The White House has been far more determined to punish Al Qaeda, through its drone attacks in Afghanistan and elsewhere. The sad truth is that the most effective intervention in Syria has come from Assad’s allies. Iran, Russia, and Hezbollah have now joined forces with the Baathist military to destroy non–Islamic State rebels who took up arms after peaceful protesters were attacked by government snipers. The failure of Cockburn to acknowledge the scorched-earth tactics of this unholy alliance is regrettable.

Louis Proyect
New York City

(This was an abridgement of my original letter to Harpers that was not intended for publication: https://louisproyect.org/2015/12/29/andrew-cockburn-joins-the-baathist-amen-corner/)

Andrew Cockburn responds:
Louis Proyect’s string of misconceptions usefully reflects the addled thinking of the administration, its allies, and the media, which has done so much to prolong Syria’s agony. Obama forswore as politically impossible military intervention (excepting the anti–Islamic State air campaign) in Syria. Instead he opted for covert action, in collusion with regional allies, that was aimed at displacing the Assad regime. Since he and other administration officials repeatedly stressed that “Assad must go” and supported armed opposition forces as a means to that end, it is hard to see why eschewing direct military intervention indicated a contrary policy. The United States and Saudi Arabia have pursued the same policy in Syria. This is confirmed not merely by their public statements; as I revealed in my article, the United States actively enabled Saudi arms supplies to flow to that country’s jihadist proxies. The loud complaints last fall that Russia was bombing “CIA-backed moderates” (who were embedded with an Al Qaeda coalition) on the front lines against Assad’s forces give the lie to assertions that we were interested only in fighting the Islamic State.

---

I had the last word on my blog:

There’s not much more to say here except that it is patently absurd to link me to the “addled thinking of the administration” especially when there are reports of John Kerry and Sergey Lavrov being united around the need to keep the ghoulish Assad regime intact out of the Chamblerlain-Ribbentrop playbook. Unfortunately space limitations prevented me from getting too deep into Cockburn’s “Assad must go” nonsense so let me reprise it here and be done with it. From my blog post on Andrew Cockburn’s idiotic article:

In fact there was zero interest in a large-scale intervention in Syria in either civilian or military quarters.
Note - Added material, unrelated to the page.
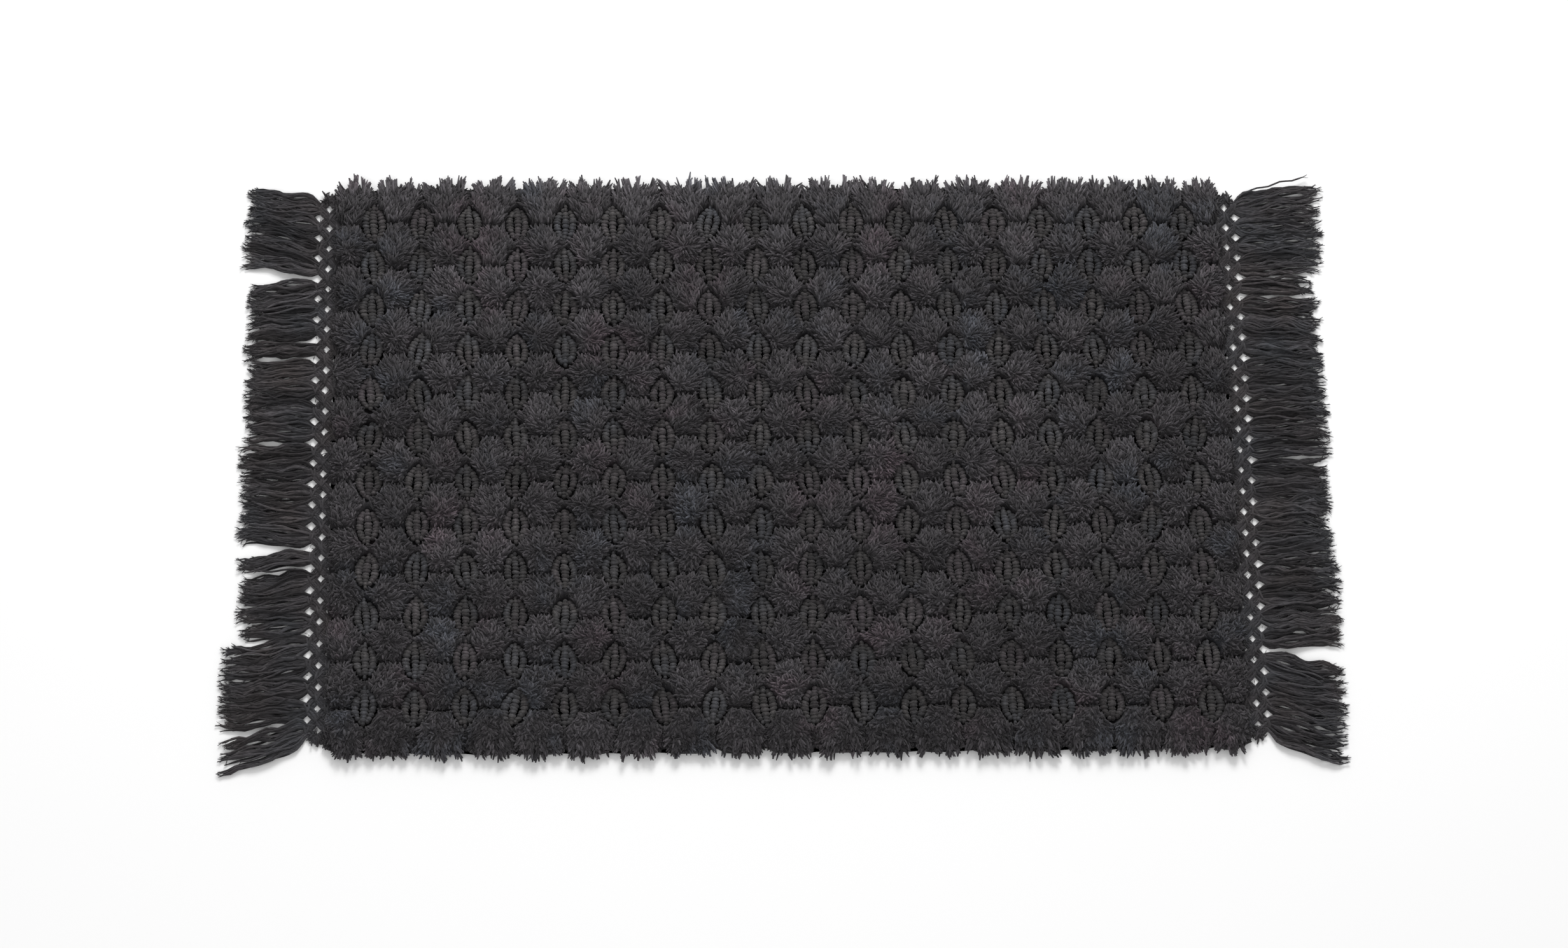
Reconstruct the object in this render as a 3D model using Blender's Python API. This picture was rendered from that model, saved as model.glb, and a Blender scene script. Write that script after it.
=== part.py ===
"""A hand-woven cotton bath mat with cut pile tufts, raised rib motifs, knotted end nets and tassels.

Frame: +X runs along the warp, from the left fringe to the right fringe; +Y runs across the mat, from
its near long edge to its far one; +Z is up. The origin is on the floor, under the middle of the mat.
"""

import math

import bmesh
import bpy

# Overall sizes of the woven field, in metres.
CLOTH_LENGTH = 0.870
CLOTH_WIDTH = 0.580
CLOTH_THICKNESS = 0.003

# The grid of rib motifs: columns along X, rows along Y. Tufts stand between them.
MOTIF_COLUMNS = 18
MOTIF_ROWS = 12
END_TUFT_LENGTH = 0.032
EDGE_TUFT_DEPTH = 0.037

# One rib motif, the pile left between the tips of two motifs in a column, and the binding groove that
# links the motifs of a row.
MOTIF_WIDTH = 0.025
PILE_NECK = 0.010
GROOVE_HALF_WIDTH = 0.0015
RIB_HEIGHT = 0.0055

# The pile. It hangs over the net at both ends, and over the selvedges as one fan for each tuft.
PILE_HEIGHT = 0.012
PILE_END_OVERHANG = 0.008
PILE_SIDE_OVERHANG = 0.012
FAN_VALLEY_OVERHANG = 0.004
FAN_SHOULDER = 0.010
END_ROUNDING = 0.008

# The knotted net at each end, with its three columns of diamond holes. The margin runs from either
# long side of the net to the middle of the nearest hole column.
NET_SIDE_INSET = 0.006
NET_THICKNESS = 0.003
NET_MARGIN = 0.0032
HOLE_COLUMN_PITCH = 0.0093
HOLE_LENGTH = 0.0050
HOLE_WIDTH = 0.0080

# The tassels, two to a pair and one pair to each pile row. The gaps are the air between neighbours.
TASSEL_LENGTH = 0.074
TASSEL_THICKNESS = 0.007
TASSEL_ROOT_GAP = 0.0088
TASSEL_BELLY_GAP = 0.0023
TASSEL_BELLY_PLACE = 0.4
TASSEL_TIP_GAP = 0.0058
KNOT_BAR_LENGTH = 0.006
CORNER_SPLAY = 0.024

# Air left between pieces that lie against each other.
GAP = 0.0003
RIB_CLEARANCE = 0.0005

# Worked out from the sizes above.
PILE_ROWS = MOTIF_ROWS + 1
COLUMN_PITCH = (CLOTH_LENGTH - 2 * END_TUFT_LENGTH) / (MOTIF_COLUMNS - 1)
ROW_PITCH = (CLOTH_WIDTH - 2 * EDGE_TUFT_DEPTH) / (MOTIF_ROWS - 1)
MOTIF_HALF_DEPTH = (ROW_PITCH - PILE_NECK) / 2
LAYER_BOTTOM = CLOTH_THICKNESS + GAP
NET_WIDTH = CLOTH_WIDTH - 2 * NET_SIDE_INSET
NET_LENGTH = 2 * NET_MARGIN + 2 * HOLE_COLUMN_PITCH
NET_START = CLOTH_LENGTH / 2 + GAP
TASSEL_START = NET_START + NET_LENGTH + GAP
PILE_END = CLOTH_LENGTH / 2 + PILE_END_OVERHANG
PAIR_PITCH = NET_WIDTH / PILE_ROWS
TASSEL_PITCH = PAIR_PITCH / 2


def clear_scene():
    """Take every object out of the open file."""
    for scene_object in list(bpy.data.objects):
        bpy.data.objects.remove(scene_object, do_unlink=True)


def cotton(name, colour, roughness):
    """A dyed cotton material."""
    material = bpy.data.materials.new(name)
    material.use_nodes = True
    shader = material.node_tree.nodes["Principled BSDF"]
    shader.inputs["Base Color"].default_value = (*colour, 1.0)
    shader.inputs["Roughness"].default_value = roughness
    shader.inputs["Metallic"].default_value = 0.0
    material.diffuse_color = (*colour, 1.0)
    return material


def add_object(name, mesh_data, material):
    """Turn a bmesh into a named object with one material."""
    bmesh.ops.recalc_face_normals(mesh_data, faces=mesh_data.faces)
    mesh = bpy.data.meshes.new(name)
    mesh_data.to_mesh(mesh)
    mesh_data.free()
    mesh.materials.append(material)
    new_object = bpy.data.objects.new(name, mesh)
    bpy.context.scene.collection.objects.link(new_object)
    return new_object


def slab(outline, bottom, height):
    """A closed plate: a flat outline, extruded straight up."""
    mesh_data = bmesh.new()
    floor_face = mesh_data.faces.new([mesh_data.verts.new((x, y, bottom)) for x, y in outline])
    raised = bmesh.ops.extrude_face_region(mesh_data, geom=[floor_face])["geom"]
    raised_points = [part for part in raised if isinstance(part, bmesh.types.BMVert)]
    bmesh.ops.translate(mesh_data, vec=(0, 0, height), verts=raised_points)
    return mesh_data


def motif_x(column):
    """Where a motif column stands along the mat."""
    return (column - (MOTIF_COLUMNS - 1) / 2) * COLUMN_PITCH


def groove_y(row):
    """Where a motif row, and the groove through it, lies across the mat."""
    return (row - (MOTIF_ROWS - 1) / 2) * ROW_PITCH


def build_ground_cloth(material):
    """The flat woven ground that everything else is bound to."""
    x, y = CLOTH_LENGTH / 2, CLOTH_WIDTH / 2
    outline = [(-x, -y), (x, -y), (x, y), (-x, y)]
    add_object("ground_cloth", slab(outline, 0.0, CLOTH_THICKNESS), material)


def rib_row_side(row, side):
    """One long side of a rib row, from -X to +X: straight along the groove, pointed at each motif."""
    y = groove_y(row)
    points = [(-CLOTH_LENGTH / 2, y + side * GROOVE_HALF_WIDTH)]
    for column in range(MOTIF_COLUMNS):
        x = motif_x(column)
        points.append((x - MOTIF_WIDTH / 2, y + side * GROOVE_HALF_WIDTH))
        points.append((x, y + side * MOTIF_HALF_DEPTH))
        points.append((x + MOTIF_WIDTH / 2, y + side * GROOVE_HALF_WIDTH))
    points.append((CLOTH_LENGTH / 2, y + side * GROOVE_HALF_WIDTH))
    return points


def build_rib_rows(material):
    """One raised rib band per motif row: its motifs and the binding groove that links them."""
    for row in range(MOTIF_ROWS):
        outline = rib_row_side(row, -1) + rib_row_side(row, 1)[::-1]
        add_object(f"rib_row_{row + 1:02d}", slab(outline, LAYER_BOTTOM, RIB_HEIGHT), material)


def pile_groove_side(row, side):
    """A pile strip's side along a groove, from -X to +X, notched clear of each motif.

    side is +1 for a strip on the +Y side of the groove and -1 for one on its -Y side.
    """
    rise = MOTIF_HALF_DEPTH - GROOVE_HALF_WIDTH
    slope_length = math.hypot(MOTIF_WIDTH / 2, rise)
    notch_tip = MOTIF_HALF_DEPTH + RIB_CLEARANCE * slope_length / (MOTIF_WIDTH / 2)
    edge = GROOVE_HALF_WIDTH + GAP
    notch_half = (notch_tip - edge) * (MOTIF_WIDTH / 2) / rise
    y = groove_y(row)
    points = [(-PILE_END, y + side * (edge + END_ROUNDING)), (-PILE_END + END_ROUNDING, y + side * edge)]
    for column in range(MOTIF_COLUMNS):
        x = motif_x(column)
        points.append((x - notch_half, y + side * edge))
        points.append((x, y + side * notch_tip))
        points.append((x + notch_half, y + side * edge))
    points.append((PILE_END - END_ROUNDING, y + side * edge))
    points.append((PILE_END, y + side * (edge + END_ROUNDING)))
    return points


def pile_fan_side(side):
    """The outer side of the first or last pile strip, from -X to +X: one fan past the selvedge per tuft."""
    bounds = [-PILE_END]
    bounds += [motif_x(column) for column in range(MOTIF_COLUMNS)]
    bounds.append(PILE_END)
    valley = CLOTH_WIDTH / 2 + FAN_VALLEY_OVERHANG
    tip = CLOTH_WIDTH / 2 + PILE_SIDE_OVERHANG
    points = [(bounds[0], side * valley)]
    for left, right in zip(bounds[:-1], bounds[1:]):
        points.append((left + FAN_SHOULDER, side * tip))
        points.append((right - FAN_SHOULDER, side * tip))
        points.append((right, side * valley))
    return points


def build_pile_rows(material):
    """Thirteen strips of cut pile, each a line of nineteen tufts between two grooves."""
    for row in range(PILE_ROWS):
        near_side = pile_groove_side(row - 1, 1) if row > 0 else pile_fan_side(-1)
        far_side = pile_groove_side(row, -1) if row < MOTIF_ROWS else pile_fan_side(1)
        outline = near_side + far_side[::-1]
        add_object(f"pile_row_{row + 1:02d}", slab(outline, LAYER_BOTTOM, PILE_HEIGHT), material)


def net_hole_places(direction):
    """Centres of a net's holes.

    The middle column has one behind each tassel but the two at the corners. The outer column has one
    between each two tassels, and the inner column one between each two tassel pairs.
    """
    columns = (
        (PAIR_PITCH, PAIR_PITCH, PILE_ROWS - 1),
        (1.5 * TASSEL_PITCH, TASSEL_PITCH, 2 * PILE_ROWS - 2),
        (TASSEL_PITCH, TASSEL_PITCH, 2 * PILE_ROWS - 1),
    )
    places = []
    for column, (first, pitch, count) in enumerate(columns):
        x = direction * (NET_START + NET_MARGIN + column * HOLE_COLUMN_PITCH)
        for index in range(count):
            places.append((x, -NET_WIDTH / 2 + first + index * pitch))
    return places


def build_end_net(side_name, direction, material):
    """The knotted net at one end: a plate through which a cutter opens the diamond holes."""
    inner, outer = sorted((direction * NET_START, direction * (NET_START + NET_LENGTH)))
    y = NET_WIDTH / 2
    outline = [(inner, -y), (outer, -y), (outer, y), (inner, y)]
    net = add_object(f"{side_name}_end_net", slab(outline, 0.0, NET_THICKNESS), material)

    cutter_mesh = bmesh.new()
    for x, hole_y in net_hole_places(direction):
        hole = bmesh.ops.create_cone(
            cutter_mesh, cap_ends=True, segments=4, radius1=0.5, radius2=0.5, depth=3 * NET_THICKNESS
        )
        bmesh.ops.scale(cutter_mesh, vec=(HOLE_LENGTH, HOLE_WIDTH, 1), verts=hole["verts"])
        bmesh.ops.translate(cutter_mesh, vec=(x, hole_y, NET_THICKNESS / 2), verts=hole["verts"])
    cutter = add_object(f"{side_name}_net_hole_cutter", cutter_mesh, material)
    cutter.hide_render = True
    cutter.display_type = "WIRE"

    holes = net.modifiers.new("diamond_holes", "BOOLEAN")
    holes.operation = "DIFFERENCE"
    holes.solver = "EXACT"
    holes.object = cutter


def tassel_pair_outline(direction, pair):
    """Two tassels that hang from one bar of knots; the pairs near a corner lean outwards."""
    centre = (pair - (PILE_ROWS - 1) / 2) * PAIR_PITCH
    lean = CORNER_SPLAY * (2 * centre / NET_WIDTH) ** 3
    leg_offset = TASSEL_PITCH / 2
    bar_half = leg_offset + (TASSEL_PITCH - TASSEL_ROOT_GAP) / 2
    stations = (
        (KNOT_BAR_LENGTH, TASSEL_PITCH - TASSEL_ROOT_GAP),
        (TASSEL_BELLY_PLACE * TASSEL_LENGTH, TASSEL_PITCH - TASSEL_BELLY_GAP),
        (TASSEL_LENGTH, TASSEL_PITCH - TASSEL_TIP_GAP),
    )

    def leg_side(leg, edge):
        """One edge of one leg, from its root to its tip."""
        points = []
        for along, width in stations:
            y = centre + leg * leg_offset + lean * (along / TASSEL_LENGTH) ** 2 + edge * width / 2
            points.append((along, y))
        return points

    points = [(0.0, centre - bar_half)]
    points += leg_side(-1, -1)
    points += leg_side(-1, 1)[::-1]
    points += leg_side(1, -1)
    points += leg_side(1, 1)[::-1]
    points.append((0.0, centre + bar_half))
    return [(direction * (TASSEL_START + along), y) for along, y in points]


def build_tassels(side_name, direction, material):
    """The fringe at one end, as one piece for each pair of tassels."""
    for pair in range(PILE_ROWS):
        solid = slab(tassel_pair_outline(direction, pair), 0.0, TASSEL_THICKNESS)
        add_object(f"{side_name}_tassel_pair_{pair + 1:02d}", solid, material)


def main():
    """Build the whole mat."""
    clear_scene()
    ground_cotton = cotton("ground_weave_cotton", (0.024, 0.022, 0.024), 0.95)
    pile_cotton = cotton("cut_pile_cotton", (0.030, 0.027, 0.030), 0.95)
    rib_cotton = cotton("rib_weave_cotton", (0.034, 0.031, 0.032), 0.9)
    net_cotton = cotton("knotted_warp_cotton", (0.040, 0.037, 0.040), 0.85)
    tassel_cotton = cotton("tassel_yarn_cotton", (0.045, 0.042, 0.046), 0.85)
    build_ground_cloth(ground_cotton)
    build_rib_rows(rib_cotton)
    build_pile_rows(pile_cotton)
    for side_name, direction in (("left", -1), ("right", 1)):
        build_end_net(side_name, direction, net_cotton)
        build_tassels(side_name, direction, tassel_cotton)


main()
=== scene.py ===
"""The looks of a hand-woven charcoal cotton bath mat.

Its pieces are the ground cloth, the cut pile, the rib motifs, and a knotted net and tassels at each end.
"""

import math
from collections import namedtuple

import bmesh
import bpy
import numpy as np
from mathutils import Matrix, Vector


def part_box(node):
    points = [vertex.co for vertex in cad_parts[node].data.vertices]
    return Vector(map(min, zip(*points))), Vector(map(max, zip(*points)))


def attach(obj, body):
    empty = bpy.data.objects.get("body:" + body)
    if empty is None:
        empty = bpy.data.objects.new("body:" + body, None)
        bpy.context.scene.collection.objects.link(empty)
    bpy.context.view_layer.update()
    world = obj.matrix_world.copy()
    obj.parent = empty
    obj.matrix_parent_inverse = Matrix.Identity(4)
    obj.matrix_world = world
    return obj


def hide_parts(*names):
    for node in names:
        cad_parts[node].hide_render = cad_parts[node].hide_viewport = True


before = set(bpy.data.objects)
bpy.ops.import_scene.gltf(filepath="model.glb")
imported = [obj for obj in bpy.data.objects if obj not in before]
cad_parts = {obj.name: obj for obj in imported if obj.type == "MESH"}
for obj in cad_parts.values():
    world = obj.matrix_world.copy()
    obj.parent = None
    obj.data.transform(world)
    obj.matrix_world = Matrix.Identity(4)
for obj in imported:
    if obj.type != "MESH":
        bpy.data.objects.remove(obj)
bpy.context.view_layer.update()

# Lengths are in metres, so one millimetre is this.
MM = 0.001

# The grid of the woven field, as in the part's source.
MOTIF_COLUMNS = 18
MOTIF_ROWS = 12
PILE_ROWS = MOTIF_ROWS + 1
TUFTS_PER_ROW = MOTIF_COLUMNS + 1
END_TUFT_LENGTH = 0.032

CLOTH_LOW, CLOTH_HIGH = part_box("ground_cloth")
CLOTH_LENGTH = CLOTH_HIGH.x - CLOTH_LOW.x
CLOTH_WIDTH = CLOTH_HIGH.y - CLOTH_LOW.y
CLOTH_TOP = CLOTH_HIGH.z
HALF_WIDTH = CLOTH_WIDTH / 2
COLUMN_PITCH = (CLOTH_LENGTH - 2 * END_TUFT_LENGTH) / (MOTIF_COLUMNS - 1)
COLUMN_X = (np.arange(MOTIF_COLUMNS) - (MOTIF_COLUMNS - 1) / 2) * COLUMN_PITCH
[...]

All this is documented in a NY Times article from October 22nd 2013, written when the alarums over a looming war with Syria were at their loudest, that stated “from the beginning, Mr. Obama made it clear to his aides that he did not envision an American military intervention, even as public calls mounted that year for a no-fly zone to protect Syrian civilians from bombings.” The article stressed the role of White House Chief of Staff Dennis McDonough, who had frequently clashed with the hawkish Samantha Power. In contrast to Power and others with a more overtly “humanitarian intervention” perspective, McDonough “who had perhaps the closest ties to Mr. Obama, remained skeptical. He questioned how much it was in America’s interest to tamp down the violence in Syria.”